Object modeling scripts

========

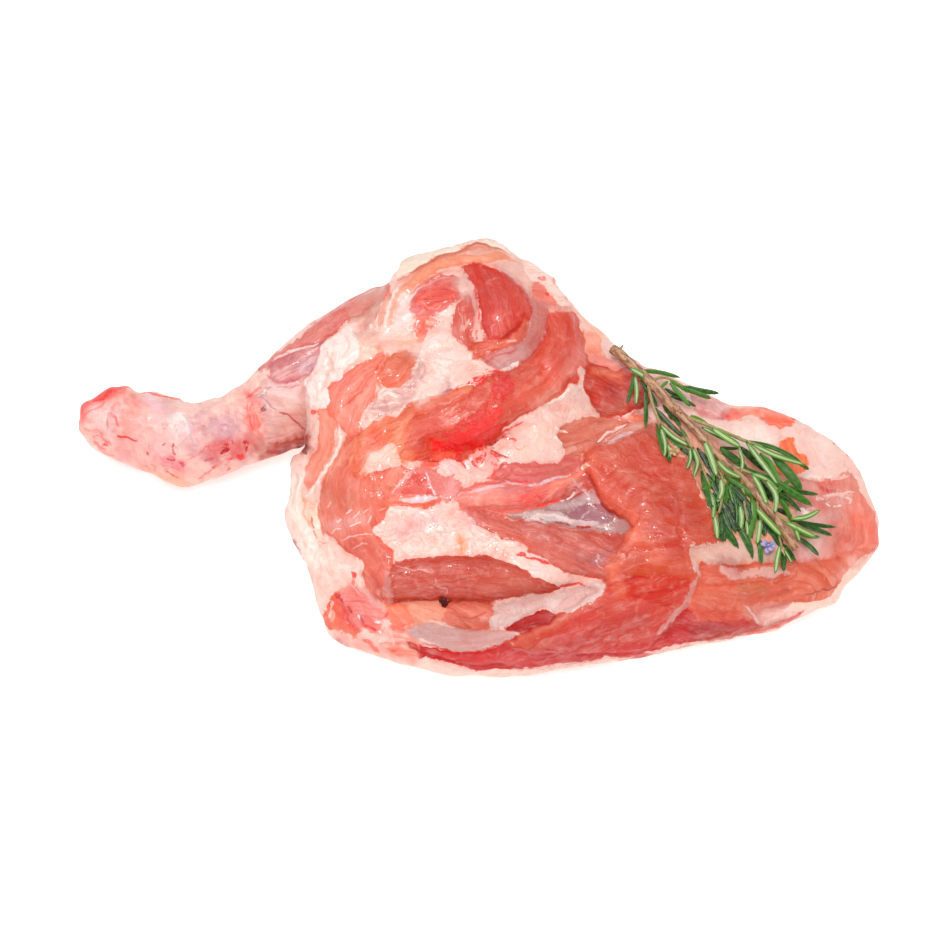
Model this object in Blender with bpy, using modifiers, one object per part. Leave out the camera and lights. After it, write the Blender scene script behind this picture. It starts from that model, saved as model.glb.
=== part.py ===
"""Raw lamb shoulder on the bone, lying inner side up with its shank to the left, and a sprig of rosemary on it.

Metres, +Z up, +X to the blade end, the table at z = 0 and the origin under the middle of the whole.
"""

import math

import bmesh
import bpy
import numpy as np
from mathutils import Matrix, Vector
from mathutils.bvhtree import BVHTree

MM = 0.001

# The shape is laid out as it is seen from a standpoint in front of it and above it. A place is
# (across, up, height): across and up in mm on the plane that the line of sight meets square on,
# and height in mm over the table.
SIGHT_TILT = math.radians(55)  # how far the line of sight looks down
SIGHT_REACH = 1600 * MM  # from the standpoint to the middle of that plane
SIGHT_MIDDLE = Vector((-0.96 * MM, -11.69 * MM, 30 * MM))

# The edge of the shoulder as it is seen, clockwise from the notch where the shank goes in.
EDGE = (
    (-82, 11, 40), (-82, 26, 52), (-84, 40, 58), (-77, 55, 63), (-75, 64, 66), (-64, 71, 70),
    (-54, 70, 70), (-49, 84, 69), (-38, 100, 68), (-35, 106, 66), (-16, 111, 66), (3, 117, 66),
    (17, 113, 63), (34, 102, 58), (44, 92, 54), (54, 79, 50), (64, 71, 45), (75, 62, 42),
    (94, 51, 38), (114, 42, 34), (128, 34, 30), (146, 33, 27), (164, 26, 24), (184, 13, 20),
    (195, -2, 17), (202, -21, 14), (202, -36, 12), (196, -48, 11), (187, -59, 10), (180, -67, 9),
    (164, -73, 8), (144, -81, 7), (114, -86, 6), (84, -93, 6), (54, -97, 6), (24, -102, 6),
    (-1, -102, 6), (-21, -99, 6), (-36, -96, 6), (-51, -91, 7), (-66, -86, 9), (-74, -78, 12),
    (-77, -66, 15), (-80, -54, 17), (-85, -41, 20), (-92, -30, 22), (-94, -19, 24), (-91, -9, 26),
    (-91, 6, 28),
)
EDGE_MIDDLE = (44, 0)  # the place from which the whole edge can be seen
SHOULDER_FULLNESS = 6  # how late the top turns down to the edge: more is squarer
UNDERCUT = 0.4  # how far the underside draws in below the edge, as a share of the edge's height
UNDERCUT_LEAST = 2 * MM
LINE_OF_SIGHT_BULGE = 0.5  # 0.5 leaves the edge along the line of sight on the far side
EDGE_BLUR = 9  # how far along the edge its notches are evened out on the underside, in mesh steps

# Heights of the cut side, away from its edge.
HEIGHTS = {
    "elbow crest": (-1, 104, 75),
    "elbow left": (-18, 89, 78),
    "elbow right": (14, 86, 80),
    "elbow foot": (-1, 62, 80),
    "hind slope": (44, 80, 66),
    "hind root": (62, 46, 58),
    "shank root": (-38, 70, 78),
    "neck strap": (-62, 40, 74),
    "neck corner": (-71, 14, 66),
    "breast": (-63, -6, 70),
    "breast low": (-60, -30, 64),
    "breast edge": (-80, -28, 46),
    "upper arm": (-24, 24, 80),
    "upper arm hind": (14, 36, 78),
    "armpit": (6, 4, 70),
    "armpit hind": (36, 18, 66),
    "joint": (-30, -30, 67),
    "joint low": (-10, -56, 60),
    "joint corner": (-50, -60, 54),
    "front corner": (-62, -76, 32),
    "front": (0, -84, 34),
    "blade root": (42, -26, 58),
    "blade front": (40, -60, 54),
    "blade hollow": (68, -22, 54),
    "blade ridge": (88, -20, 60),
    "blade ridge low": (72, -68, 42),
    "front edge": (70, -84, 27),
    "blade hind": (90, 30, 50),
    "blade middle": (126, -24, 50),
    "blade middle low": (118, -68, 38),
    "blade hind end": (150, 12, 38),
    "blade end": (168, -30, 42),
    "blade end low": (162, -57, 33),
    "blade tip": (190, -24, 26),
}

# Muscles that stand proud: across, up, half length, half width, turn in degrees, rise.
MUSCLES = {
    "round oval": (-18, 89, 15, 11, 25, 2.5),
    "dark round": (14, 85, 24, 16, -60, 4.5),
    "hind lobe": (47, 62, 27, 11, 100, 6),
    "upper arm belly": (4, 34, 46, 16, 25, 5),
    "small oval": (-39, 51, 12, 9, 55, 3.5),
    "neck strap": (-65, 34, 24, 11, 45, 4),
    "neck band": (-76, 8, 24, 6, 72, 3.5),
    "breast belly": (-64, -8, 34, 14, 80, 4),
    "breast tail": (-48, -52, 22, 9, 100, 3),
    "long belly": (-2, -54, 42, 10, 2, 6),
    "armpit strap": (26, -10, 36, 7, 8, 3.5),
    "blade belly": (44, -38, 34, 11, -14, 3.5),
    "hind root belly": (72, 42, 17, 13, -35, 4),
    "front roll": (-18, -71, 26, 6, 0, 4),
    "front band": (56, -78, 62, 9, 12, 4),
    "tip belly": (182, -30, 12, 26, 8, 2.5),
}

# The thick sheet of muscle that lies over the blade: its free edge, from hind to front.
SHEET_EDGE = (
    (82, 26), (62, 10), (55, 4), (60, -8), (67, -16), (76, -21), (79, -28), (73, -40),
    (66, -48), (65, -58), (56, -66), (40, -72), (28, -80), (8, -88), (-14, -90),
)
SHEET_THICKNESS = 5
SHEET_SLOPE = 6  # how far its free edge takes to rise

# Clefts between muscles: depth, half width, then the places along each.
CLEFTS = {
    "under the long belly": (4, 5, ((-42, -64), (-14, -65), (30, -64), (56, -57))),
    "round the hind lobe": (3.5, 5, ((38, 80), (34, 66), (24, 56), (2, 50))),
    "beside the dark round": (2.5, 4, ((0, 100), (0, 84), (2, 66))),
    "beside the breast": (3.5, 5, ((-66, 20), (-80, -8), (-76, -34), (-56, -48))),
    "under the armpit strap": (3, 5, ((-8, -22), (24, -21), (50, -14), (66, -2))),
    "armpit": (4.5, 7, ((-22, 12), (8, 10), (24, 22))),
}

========

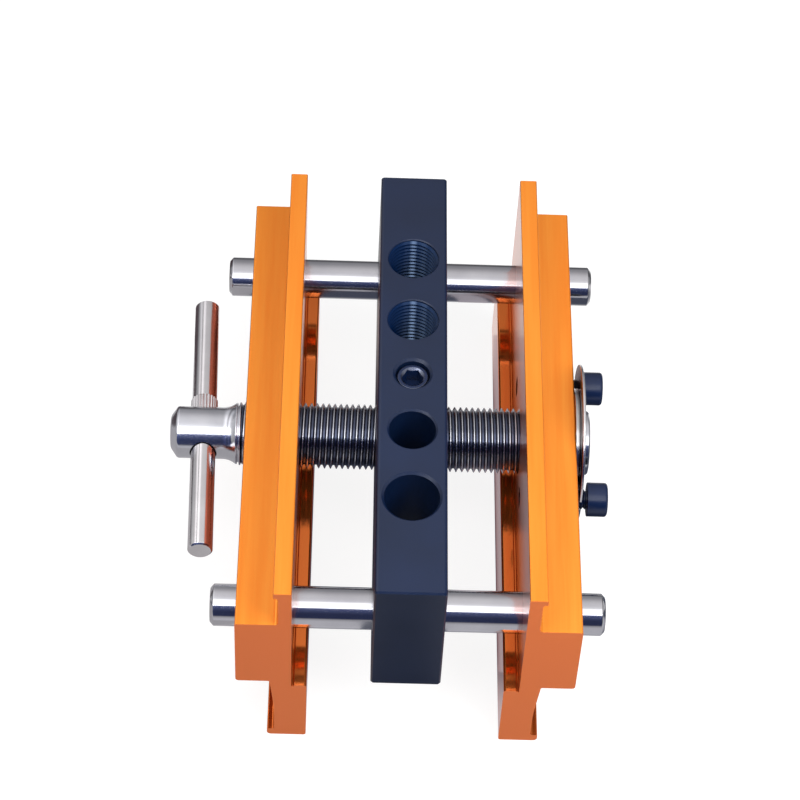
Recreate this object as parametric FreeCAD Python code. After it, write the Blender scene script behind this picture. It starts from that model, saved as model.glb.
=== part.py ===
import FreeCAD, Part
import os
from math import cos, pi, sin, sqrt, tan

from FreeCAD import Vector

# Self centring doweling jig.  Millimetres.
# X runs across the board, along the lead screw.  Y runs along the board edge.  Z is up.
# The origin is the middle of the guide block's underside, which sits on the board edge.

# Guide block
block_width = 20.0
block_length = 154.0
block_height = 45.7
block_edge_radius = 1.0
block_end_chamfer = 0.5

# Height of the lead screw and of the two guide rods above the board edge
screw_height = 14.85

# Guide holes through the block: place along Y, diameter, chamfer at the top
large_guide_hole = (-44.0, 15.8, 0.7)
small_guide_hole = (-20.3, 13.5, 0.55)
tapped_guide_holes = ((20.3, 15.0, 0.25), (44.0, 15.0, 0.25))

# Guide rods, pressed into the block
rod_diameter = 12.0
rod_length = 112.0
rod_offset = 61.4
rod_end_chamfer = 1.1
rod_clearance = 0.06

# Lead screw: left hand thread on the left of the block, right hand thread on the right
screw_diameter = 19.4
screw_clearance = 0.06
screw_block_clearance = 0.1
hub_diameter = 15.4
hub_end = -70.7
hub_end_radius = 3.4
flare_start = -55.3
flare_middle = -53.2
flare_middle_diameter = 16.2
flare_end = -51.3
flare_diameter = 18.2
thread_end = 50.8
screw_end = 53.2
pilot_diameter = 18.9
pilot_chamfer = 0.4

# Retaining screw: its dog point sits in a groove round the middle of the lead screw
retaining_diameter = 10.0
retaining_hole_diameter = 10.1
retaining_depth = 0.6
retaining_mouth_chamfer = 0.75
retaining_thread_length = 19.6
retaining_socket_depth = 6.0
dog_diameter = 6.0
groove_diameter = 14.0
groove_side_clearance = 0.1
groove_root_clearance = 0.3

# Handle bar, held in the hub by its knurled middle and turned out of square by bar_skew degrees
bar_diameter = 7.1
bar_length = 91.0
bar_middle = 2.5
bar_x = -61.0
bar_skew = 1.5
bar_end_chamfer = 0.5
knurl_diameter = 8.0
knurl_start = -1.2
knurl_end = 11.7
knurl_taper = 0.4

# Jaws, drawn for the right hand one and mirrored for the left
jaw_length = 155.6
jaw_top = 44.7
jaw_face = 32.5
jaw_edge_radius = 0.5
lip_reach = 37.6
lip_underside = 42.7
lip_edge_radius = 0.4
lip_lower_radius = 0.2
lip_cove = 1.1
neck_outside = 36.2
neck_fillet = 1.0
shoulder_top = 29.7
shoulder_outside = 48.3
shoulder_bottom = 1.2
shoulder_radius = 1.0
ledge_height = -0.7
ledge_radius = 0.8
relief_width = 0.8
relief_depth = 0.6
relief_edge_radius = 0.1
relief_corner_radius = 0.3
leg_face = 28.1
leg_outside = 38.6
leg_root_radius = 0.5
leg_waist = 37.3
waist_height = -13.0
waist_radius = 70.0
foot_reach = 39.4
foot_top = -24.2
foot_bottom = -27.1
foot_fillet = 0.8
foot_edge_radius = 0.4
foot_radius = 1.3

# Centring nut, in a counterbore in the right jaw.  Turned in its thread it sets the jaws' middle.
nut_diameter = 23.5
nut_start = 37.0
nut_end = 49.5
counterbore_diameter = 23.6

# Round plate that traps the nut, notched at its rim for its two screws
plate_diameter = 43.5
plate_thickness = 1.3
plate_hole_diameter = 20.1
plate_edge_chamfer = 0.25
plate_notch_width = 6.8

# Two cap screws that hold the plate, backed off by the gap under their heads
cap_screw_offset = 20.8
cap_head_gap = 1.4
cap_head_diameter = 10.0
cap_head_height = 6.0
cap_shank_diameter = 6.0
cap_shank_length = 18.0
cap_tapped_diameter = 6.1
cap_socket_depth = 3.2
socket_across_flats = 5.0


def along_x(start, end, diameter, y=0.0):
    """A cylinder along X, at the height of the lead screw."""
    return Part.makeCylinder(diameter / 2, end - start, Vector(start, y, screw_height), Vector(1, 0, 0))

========

### What is expected
In the listing above, find the line with "Model this object" and the line with "SIGHT_MIDDLE = Vector((-0.96", then print exactly those two lines and every line between them, and nothing more.

### Response to the exercise
Model this object in Blender with bpy, using modifiers, one object per part. Leave out the camera and lights. After it, write the Blender scene script behind this picture. It starts from that model, saved as model.glb.
=== part.py ===
"""Raw lamb shoulder on the bone, lying inner side up with its shank to the left, and a sprig of rosemary on it.

Metres, +Z up, +X to the blade end, the table at z = 0 and the origin under the middle of the whole.
"""

import math

import bmesh
import bpy
import numpy as np
from mathutils import Matrix, Vector
from mathutils.bvhtree import BVHTree

MM = 0.001

# The shape is laid out as it is seen from a standpoint in front of it and above it. A place is
# (across, up, height): across and up in mm on the plane that the line of sight meets square on,
# and height in mm over the table.
SIGHT_TILT = math.radians(55)  # how far the line of sight looks down
SIGHT_REACH = 1600 * MM  # from the standpoint to the middle of that plane
SIGHT_MIDDLE = Vector((-0.96 * MM, -11.69 * MM, 30 * MM))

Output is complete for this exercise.